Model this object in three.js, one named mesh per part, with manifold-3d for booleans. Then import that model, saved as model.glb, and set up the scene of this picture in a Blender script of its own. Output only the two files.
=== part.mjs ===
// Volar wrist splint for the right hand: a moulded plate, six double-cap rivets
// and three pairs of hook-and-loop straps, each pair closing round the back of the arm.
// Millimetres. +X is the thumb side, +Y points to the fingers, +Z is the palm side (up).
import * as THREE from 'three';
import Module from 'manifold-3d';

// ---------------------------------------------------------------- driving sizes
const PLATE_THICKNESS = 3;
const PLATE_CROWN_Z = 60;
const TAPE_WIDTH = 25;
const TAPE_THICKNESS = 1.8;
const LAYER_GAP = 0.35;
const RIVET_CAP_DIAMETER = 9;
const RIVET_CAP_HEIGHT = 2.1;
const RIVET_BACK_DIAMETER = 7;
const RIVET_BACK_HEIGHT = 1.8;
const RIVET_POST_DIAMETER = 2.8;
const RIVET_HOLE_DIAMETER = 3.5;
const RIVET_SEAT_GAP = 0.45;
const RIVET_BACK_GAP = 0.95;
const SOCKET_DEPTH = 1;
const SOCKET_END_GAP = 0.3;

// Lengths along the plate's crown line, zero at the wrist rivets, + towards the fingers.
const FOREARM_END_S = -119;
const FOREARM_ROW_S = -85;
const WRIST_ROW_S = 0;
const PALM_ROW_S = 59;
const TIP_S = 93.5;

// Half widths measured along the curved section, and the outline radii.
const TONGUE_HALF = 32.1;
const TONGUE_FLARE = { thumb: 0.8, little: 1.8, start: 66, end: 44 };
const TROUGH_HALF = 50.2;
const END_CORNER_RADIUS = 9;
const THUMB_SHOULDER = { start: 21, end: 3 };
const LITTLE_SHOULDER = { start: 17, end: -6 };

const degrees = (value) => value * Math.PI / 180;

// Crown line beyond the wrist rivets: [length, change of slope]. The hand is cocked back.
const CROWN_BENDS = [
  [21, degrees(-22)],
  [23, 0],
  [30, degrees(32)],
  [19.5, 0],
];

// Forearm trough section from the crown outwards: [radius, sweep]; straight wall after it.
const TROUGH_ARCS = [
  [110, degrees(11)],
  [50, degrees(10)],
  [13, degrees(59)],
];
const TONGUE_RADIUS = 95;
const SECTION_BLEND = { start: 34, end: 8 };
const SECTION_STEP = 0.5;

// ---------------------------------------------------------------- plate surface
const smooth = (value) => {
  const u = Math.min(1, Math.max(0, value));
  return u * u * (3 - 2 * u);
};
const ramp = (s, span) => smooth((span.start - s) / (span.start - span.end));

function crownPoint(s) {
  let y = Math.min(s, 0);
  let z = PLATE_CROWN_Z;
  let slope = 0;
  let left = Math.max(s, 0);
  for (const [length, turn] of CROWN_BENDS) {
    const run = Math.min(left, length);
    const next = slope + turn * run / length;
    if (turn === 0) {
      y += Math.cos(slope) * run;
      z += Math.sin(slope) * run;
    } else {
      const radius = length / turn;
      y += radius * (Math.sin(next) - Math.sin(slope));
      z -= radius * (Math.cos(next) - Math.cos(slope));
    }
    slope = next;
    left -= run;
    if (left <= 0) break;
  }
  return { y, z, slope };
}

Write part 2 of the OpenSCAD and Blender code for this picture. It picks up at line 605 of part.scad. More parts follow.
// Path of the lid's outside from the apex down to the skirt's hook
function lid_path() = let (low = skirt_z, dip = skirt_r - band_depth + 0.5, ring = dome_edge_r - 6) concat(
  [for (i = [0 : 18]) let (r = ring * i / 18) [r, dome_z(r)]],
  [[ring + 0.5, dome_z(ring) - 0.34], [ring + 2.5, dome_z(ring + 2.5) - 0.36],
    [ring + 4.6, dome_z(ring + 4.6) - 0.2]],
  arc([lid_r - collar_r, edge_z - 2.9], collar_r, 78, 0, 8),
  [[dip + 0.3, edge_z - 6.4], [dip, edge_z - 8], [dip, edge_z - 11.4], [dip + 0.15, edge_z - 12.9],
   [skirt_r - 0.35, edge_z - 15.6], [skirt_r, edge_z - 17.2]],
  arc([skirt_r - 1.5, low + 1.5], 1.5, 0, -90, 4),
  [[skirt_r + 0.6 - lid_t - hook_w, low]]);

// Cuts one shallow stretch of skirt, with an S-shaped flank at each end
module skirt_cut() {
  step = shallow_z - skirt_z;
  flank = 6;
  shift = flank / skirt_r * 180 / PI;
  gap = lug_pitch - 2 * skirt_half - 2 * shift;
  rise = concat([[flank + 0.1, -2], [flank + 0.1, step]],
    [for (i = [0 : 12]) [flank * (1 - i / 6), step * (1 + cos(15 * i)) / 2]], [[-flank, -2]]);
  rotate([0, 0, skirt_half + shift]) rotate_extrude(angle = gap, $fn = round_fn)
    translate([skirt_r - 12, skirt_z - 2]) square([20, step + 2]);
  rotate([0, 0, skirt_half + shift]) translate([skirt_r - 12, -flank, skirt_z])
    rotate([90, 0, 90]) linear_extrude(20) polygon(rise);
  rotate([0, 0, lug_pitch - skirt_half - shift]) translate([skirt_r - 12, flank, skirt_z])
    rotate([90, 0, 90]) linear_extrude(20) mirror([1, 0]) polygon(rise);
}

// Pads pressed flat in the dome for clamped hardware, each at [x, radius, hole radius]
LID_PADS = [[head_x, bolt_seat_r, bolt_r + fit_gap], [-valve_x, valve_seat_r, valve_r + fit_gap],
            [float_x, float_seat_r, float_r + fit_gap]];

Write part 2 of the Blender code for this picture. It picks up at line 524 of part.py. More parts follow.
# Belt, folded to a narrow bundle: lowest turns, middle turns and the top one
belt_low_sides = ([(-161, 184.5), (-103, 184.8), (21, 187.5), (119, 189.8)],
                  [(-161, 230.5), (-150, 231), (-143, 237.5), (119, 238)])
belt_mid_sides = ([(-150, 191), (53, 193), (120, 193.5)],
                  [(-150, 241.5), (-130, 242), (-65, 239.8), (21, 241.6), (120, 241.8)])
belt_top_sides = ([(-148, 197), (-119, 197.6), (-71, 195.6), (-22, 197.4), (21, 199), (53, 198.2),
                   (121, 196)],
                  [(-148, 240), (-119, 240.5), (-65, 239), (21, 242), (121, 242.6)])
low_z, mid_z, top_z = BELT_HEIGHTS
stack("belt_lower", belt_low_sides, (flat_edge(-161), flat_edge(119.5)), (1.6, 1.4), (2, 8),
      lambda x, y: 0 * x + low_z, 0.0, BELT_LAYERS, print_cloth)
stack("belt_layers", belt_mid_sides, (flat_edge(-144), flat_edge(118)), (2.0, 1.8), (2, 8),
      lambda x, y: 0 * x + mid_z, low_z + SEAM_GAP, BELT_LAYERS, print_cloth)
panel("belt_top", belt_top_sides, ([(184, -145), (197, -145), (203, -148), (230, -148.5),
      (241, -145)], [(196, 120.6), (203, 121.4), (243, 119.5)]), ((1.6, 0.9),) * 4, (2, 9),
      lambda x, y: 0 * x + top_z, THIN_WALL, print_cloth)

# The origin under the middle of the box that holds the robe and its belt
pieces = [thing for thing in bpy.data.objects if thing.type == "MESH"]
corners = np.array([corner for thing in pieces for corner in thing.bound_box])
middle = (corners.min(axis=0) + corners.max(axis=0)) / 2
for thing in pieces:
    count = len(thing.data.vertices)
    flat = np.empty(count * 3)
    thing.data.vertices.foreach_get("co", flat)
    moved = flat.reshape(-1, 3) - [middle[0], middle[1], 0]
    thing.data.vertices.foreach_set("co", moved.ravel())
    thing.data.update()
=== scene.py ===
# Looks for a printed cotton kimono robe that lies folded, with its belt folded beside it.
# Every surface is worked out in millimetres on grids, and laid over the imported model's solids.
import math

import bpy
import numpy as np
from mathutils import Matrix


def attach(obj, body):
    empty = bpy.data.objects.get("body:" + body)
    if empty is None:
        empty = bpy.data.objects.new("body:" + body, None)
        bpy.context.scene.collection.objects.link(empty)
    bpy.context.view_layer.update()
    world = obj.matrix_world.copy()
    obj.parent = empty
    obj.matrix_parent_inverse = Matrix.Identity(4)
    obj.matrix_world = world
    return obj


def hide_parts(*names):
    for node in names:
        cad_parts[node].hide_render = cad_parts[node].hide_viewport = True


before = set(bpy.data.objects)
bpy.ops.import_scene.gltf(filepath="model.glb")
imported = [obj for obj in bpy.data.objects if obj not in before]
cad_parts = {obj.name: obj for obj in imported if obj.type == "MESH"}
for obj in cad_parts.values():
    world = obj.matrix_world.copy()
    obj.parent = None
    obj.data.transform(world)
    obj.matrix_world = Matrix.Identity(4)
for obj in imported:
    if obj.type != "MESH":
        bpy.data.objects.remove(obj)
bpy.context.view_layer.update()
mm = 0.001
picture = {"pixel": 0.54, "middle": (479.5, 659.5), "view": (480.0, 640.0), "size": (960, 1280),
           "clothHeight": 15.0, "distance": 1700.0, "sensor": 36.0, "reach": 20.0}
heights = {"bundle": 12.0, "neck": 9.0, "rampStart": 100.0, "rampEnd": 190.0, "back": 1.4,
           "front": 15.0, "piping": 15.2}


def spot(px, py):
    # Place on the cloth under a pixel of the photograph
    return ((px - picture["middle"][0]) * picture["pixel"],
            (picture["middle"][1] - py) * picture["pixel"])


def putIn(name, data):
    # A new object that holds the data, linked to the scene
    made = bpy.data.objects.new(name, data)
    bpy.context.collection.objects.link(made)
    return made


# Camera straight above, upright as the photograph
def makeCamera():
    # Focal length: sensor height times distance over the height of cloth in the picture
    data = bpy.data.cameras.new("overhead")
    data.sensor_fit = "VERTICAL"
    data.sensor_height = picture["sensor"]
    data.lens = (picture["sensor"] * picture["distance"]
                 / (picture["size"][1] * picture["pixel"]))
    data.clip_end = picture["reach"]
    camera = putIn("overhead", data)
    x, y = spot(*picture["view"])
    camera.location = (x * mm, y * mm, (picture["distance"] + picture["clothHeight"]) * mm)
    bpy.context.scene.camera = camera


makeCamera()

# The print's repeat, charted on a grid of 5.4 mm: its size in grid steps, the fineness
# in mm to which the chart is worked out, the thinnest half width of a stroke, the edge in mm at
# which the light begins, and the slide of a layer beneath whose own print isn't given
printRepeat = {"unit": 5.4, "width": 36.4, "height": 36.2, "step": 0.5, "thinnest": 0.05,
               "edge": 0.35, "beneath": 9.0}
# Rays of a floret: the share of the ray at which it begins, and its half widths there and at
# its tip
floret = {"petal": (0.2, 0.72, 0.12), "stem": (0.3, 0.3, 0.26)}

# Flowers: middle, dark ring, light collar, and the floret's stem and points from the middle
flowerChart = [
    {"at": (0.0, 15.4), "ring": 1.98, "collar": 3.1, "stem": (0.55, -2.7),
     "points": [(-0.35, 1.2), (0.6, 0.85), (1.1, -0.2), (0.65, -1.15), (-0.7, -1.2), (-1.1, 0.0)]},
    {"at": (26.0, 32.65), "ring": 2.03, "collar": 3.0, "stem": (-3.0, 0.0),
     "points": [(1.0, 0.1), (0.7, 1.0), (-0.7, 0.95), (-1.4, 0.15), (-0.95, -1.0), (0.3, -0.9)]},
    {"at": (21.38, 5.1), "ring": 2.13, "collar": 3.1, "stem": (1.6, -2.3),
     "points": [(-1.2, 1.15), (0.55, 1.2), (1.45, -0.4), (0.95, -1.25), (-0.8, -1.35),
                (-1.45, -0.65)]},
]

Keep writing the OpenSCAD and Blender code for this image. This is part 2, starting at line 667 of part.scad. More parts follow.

- The task
Pick out the lines above containing the word "code", then copy them.

- Result of this exercise
Write part 2 of the OpenSCAD and Blender code for this picture. It picks up at line 605 of part.scad. More parts follow.
Write part 2 of the Blender code for this picture. It picks up at line 524 of part.py. More parts follow.
Keep writing the OpenSCAD and Blender code for this image. This is part 2, starting at line 667 of part.scad. More parts follow.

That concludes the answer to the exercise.